## [TO BE DONE]
In the listing that follows, count every line with the word "from" in it and write only the total.
* START RAW RECORDS *
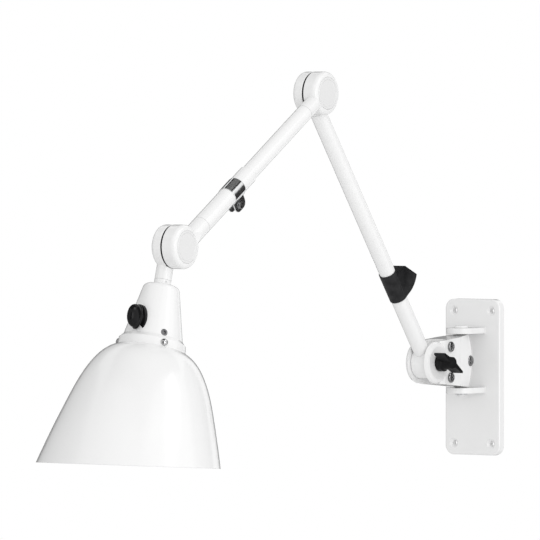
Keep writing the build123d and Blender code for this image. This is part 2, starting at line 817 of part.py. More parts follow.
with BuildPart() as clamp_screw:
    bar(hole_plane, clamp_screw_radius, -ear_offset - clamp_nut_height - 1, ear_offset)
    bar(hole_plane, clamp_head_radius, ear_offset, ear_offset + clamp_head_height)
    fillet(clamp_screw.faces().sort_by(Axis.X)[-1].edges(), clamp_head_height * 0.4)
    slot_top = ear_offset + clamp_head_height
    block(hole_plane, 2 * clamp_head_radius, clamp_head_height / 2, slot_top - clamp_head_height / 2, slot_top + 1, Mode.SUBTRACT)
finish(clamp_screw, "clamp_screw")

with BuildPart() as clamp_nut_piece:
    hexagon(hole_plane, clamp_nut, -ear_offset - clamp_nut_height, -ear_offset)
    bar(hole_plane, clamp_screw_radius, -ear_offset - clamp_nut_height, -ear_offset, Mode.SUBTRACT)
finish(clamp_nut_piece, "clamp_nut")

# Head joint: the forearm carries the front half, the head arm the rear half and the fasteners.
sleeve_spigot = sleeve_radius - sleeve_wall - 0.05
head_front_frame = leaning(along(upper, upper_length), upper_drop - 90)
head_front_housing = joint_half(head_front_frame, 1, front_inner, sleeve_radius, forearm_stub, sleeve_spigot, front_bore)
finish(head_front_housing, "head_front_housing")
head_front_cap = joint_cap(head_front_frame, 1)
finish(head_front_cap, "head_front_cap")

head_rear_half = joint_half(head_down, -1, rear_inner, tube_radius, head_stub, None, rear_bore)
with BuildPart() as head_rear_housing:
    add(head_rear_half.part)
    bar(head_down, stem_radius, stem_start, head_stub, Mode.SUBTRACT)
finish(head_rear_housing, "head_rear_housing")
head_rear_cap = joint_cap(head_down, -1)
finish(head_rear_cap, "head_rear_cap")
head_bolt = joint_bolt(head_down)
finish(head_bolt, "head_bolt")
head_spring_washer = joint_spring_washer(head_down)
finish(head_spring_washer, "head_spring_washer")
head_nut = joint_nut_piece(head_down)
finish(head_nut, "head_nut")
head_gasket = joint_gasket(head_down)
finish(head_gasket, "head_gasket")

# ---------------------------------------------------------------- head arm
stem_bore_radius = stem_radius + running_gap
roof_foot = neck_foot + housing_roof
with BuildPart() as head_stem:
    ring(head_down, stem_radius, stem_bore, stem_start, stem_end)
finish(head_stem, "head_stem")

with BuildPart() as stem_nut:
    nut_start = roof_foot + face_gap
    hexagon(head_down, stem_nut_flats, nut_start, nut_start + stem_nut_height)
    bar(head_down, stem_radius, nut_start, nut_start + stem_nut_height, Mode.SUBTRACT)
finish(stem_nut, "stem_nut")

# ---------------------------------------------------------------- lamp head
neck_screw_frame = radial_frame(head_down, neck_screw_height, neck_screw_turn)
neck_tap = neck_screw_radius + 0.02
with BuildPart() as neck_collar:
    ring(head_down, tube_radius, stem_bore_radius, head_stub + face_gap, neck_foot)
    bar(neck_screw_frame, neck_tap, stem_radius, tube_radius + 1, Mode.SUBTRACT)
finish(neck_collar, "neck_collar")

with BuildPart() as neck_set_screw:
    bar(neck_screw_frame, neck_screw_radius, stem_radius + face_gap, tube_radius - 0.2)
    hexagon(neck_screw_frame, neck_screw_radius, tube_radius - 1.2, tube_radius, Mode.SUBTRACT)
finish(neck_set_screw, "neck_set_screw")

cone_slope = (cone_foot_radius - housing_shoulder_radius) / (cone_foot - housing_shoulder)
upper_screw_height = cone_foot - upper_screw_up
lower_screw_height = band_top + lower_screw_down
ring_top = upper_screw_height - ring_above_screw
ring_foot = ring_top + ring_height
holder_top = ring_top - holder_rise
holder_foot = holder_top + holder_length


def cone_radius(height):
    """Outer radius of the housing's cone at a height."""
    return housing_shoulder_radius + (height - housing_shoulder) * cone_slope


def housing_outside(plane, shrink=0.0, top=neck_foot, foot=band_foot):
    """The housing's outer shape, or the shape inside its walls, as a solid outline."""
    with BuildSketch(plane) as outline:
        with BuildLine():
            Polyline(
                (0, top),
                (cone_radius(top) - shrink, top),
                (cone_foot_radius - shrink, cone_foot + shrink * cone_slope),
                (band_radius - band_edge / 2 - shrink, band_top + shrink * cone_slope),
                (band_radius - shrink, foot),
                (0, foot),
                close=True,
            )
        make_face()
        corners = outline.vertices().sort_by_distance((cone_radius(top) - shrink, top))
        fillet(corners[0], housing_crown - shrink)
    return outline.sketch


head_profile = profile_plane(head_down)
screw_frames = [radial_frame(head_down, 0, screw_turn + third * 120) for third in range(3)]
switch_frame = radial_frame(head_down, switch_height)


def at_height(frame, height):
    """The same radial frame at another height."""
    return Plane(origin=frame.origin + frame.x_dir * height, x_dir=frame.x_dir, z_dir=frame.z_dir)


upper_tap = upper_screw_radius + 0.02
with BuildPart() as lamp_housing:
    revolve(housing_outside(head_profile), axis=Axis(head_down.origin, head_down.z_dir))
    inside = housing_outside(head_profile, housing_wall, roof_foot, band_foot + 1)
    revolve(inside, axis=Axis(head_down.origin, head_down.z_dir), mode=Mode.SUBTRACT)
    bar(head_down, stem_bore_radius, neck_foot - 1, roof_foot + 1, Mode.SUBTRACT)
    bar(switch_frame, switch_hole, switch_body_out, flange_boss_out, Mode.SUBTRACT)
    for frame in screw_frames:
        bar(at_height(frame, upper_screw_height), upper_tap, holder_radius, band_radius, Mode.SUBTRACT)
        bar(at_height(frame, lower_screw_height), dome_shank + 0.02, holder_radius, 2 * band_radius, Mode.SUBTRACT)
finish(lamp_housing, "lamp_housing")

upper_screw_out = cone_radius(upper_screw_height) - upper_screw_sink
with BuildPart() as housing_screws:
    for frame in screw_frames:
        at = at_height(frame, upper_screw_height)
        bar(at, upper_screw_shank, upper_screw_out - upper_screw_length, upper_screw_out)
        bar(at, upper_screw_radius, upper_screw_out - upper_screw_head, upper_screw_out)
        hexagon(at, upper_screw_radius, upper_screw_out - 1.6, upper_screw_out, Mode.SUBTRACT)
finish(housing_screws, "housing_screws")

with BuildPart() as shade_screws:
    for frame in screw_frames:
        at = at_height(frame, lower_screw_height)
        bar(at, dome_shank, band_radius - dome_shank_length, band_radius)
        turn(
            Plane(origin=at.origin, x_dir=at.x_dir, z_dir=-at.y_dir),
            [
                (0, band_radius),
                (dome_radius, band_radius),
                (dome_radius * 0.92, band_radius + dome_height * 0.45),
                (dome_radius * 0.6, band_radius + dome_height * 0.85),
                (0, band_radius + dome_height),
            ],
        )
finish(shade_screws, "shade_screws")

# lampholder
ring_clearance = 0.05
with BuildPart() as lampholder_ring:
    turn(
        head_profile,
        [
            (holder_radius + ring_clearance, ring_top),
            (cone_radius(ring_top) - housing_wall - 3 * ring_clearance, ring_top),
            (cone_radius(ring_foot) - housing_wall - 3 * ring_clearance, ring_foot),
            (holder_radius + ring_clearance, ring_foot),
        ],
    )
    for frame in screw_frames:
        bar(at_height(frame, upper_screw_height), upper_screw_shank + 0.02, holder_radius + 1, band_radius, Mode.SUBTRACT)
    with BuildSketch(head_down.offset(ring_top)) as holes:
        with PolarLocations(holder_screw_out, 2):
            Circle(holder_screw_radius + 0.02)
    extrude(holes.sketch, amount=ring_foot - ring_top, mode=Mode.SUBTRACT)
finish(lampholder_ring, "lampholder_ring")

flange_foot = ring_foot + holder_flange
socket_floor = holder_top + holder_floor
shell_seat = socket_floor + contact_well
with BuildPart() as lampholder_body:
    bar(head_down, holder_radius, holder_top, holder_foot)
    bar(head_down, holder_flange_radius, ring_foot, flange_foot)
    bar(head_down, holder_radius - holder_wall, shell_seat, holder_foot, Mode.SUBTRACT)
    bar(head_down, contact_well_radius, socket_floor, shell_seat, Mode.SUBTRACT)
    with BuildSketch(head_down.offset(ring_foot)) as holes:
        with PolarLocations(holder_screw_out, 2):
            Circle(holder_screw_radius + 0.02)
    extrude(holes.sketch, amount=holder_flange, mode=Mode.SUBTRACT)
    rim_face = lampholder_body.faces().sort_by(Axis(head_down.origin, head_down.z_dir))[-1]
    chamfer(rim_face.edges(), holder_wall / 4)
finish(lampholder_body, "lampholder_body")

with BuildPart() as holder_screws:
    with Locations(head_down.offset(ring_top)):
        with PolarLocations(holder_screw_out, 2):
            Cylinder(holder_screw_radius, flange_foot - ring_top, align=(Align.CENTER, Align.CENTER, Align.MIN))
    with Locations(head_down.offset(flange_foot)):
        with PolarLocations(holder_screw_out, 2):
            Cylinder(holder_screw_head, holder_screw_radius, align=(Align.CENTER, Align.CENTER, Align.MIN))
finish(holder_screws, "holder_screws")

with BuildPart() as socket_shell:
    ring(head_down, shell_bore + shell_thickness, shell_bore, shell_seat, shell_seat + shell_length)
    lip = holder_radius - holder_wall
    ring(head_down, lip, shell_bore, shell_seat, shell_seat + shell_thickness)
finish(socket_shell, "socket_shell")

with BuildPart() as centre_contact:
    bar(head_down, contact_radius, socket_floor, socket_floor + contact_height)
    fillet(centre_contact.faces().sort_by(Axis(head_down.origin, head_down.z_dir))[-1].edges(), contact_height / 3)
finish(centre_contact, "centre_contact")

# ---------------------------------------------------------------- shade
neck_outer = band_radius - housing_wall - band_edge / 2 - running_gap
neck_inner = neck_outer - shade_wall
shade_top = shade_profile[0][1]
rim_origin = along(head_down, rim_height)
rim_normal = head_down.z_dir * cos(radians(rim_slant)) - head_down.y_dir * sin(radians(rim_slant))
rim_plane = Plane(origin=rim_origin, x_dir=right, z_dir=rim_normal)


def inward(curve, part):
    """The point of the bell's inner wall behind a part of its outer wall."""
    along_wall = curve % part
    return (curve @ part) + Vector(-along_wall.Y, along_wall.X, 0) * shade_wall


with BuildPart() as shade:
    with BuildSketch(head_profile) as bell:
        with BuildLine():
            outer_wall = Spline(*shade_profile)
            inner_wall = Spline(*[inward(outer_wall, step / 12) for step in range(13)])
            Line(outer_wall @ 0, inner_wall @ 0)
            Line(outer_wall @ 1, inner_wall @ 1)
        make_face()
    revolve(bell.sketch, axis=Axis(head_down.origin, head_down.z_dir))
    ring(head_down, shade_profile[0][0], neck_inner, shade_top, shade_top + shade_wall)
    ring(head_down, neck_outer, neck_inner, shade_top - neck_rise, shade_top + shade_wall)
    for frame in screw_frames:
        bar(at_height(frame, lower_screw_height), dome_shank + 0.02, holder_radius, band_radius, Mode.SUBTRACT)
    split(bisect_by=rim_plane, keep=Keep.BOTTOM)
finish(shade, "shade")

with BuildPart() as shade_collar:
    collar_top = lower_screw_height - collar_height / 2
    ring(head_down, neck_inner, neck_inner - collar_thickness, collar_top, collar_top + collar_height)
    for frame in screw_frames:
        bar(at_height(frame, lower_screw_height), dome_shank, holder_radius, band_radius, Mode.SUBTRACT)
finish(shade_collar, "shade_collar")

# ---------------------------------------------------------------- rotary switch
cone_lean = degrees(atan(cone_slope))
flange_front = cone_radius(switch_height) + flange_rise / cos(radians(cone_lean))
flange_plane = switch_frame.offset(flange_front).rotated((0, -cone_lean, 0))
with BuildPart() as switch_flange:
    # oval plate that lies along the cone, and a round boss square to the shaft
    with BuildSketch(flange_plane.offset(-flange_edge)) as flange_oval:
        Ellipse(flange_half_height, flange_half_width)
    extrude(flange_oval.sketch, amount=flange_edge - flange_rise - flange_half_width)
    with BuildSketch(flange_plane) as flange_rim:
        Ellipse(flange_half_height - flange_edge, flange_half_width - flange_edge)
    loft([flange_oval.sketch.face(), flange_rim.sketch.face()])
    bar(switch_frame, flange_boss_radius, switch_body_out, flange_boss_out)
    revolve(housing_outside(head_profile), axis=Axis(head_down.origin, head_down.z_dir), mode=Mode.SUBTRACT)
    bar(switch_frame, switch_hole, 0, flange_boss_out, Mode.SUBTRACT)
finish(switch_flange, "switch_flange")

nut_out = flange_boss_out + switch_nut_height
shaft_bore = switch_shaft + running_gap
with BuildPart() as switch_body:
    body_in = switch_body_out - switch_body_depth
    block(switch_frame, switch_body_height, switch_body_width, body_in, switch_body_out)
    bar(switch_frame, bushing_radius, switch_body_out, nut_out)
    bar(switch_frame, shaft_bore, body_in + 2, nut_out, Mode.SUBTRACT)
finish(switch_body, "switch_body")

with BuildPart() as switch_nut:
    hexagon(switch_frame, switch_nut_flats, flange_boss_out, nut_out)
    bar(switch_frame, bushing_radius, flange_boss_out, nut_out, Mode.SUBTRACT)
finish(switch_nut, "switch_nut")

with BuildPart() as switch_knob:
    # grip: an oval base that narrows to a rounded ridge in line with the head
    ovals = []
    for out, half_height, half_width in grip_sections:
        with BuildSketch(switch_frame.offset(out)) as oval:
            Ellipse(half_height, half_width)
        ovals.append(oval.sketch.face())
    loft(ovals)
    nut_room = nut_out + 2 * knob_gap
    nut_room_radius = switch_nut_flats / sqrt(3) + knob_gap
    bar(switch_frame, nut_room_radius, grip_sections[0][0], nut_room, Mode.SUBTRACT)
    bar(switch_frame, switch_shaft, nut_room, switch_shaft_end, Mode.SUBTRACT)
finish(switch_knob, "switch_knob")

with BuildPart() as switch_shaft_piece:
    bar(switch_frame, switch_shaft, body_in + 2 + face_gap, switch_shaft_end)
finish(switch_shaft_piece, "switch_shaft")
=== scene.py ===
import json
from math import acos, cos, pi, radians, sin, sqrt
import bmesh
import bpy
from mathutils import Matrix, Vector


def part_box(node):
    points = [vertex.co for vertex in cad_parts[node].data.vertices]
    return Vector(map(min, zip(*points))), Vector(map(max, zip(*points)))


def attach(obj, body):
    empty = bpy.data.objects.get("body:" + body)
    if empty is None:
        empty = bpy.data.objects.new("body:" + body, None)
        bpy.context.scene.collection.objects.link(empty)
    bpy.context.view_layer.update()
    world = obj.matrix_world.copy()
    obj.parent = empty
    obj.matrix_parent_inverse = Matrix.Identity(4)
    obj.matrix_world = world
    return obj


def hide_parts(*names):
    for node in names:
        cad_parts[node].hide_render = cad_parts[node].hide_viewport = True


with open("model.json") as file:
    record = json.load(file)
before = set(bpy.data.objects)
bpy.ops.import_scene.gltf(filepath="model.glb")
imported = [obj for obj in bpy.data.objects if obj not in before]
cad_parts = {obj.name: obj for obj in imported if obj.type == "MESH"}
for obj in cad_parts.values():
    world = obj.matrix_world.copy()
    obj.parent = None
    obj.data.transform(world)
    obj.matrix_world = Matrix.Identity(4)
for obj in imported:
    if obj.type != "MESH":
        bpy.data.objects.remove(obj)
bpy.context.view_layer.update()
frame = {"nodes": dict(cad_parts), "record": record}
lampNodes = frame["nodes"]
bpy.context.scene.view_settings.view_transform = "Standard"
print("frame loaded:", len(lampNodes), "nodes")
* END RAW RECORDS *
* START RAW RECORDS *
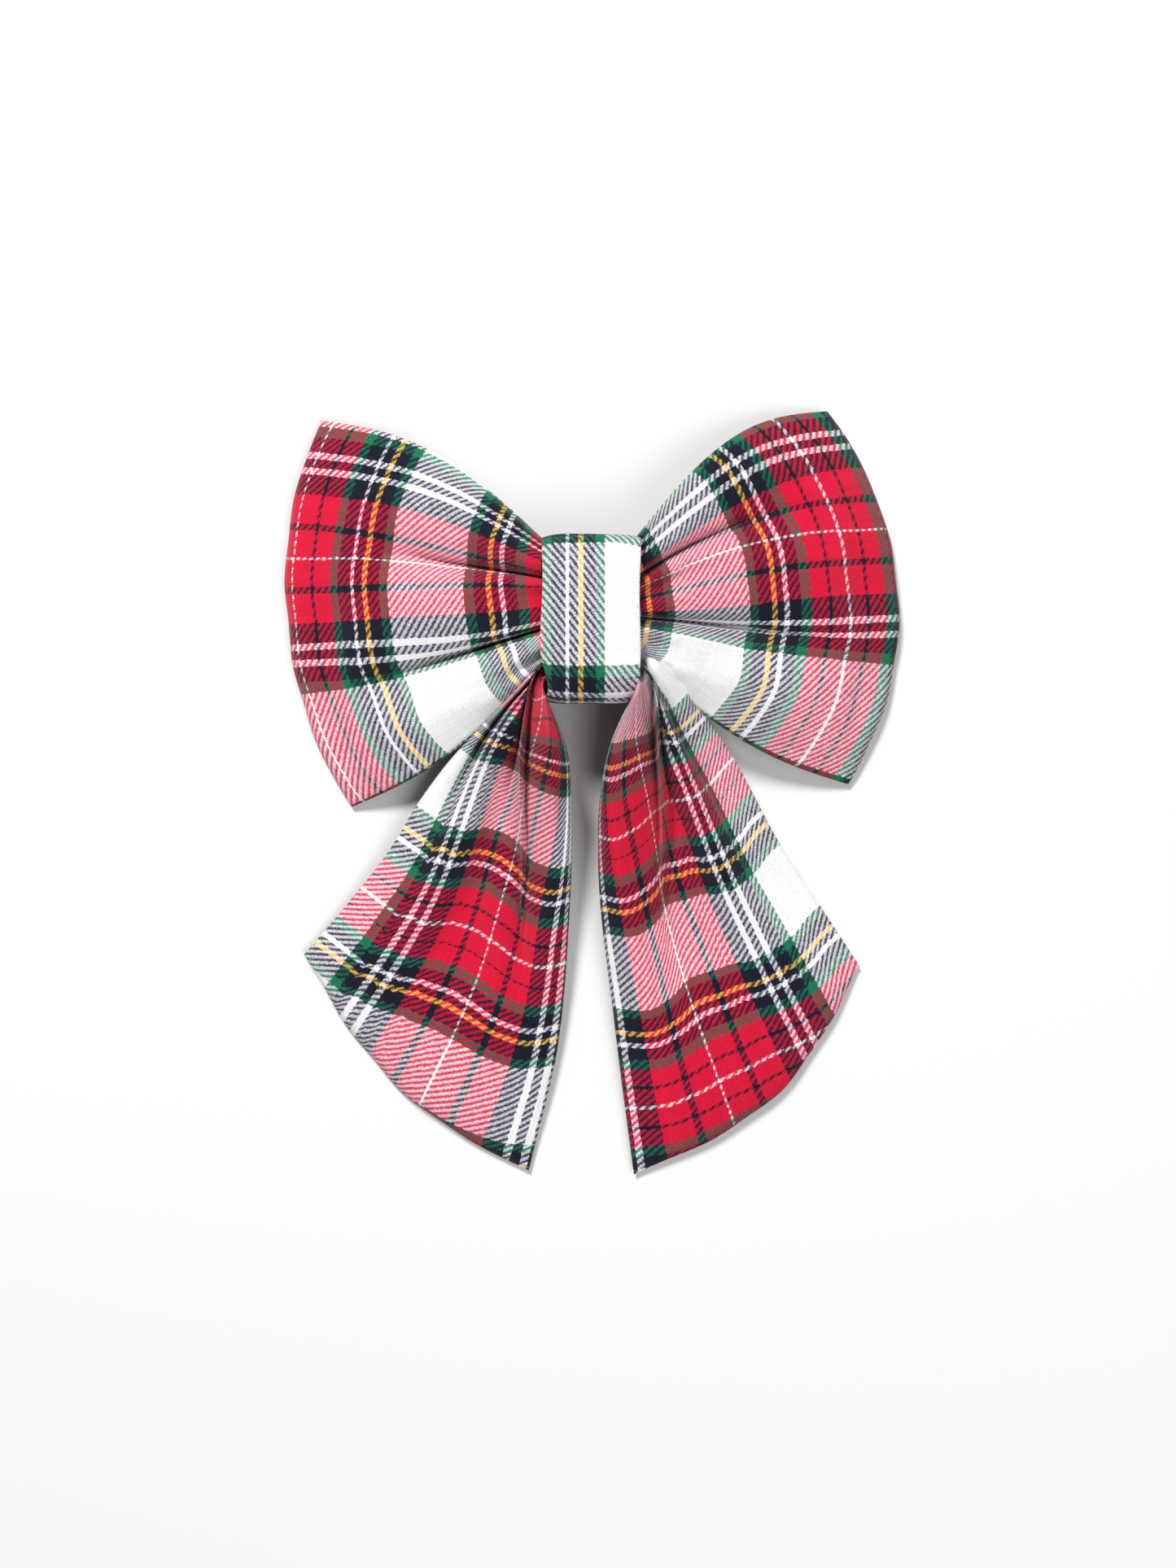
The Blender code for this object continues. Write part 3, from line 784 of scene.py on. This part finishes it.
* END RAW RECORDS *
## [SOLUTION TO THE EXERCISE]
3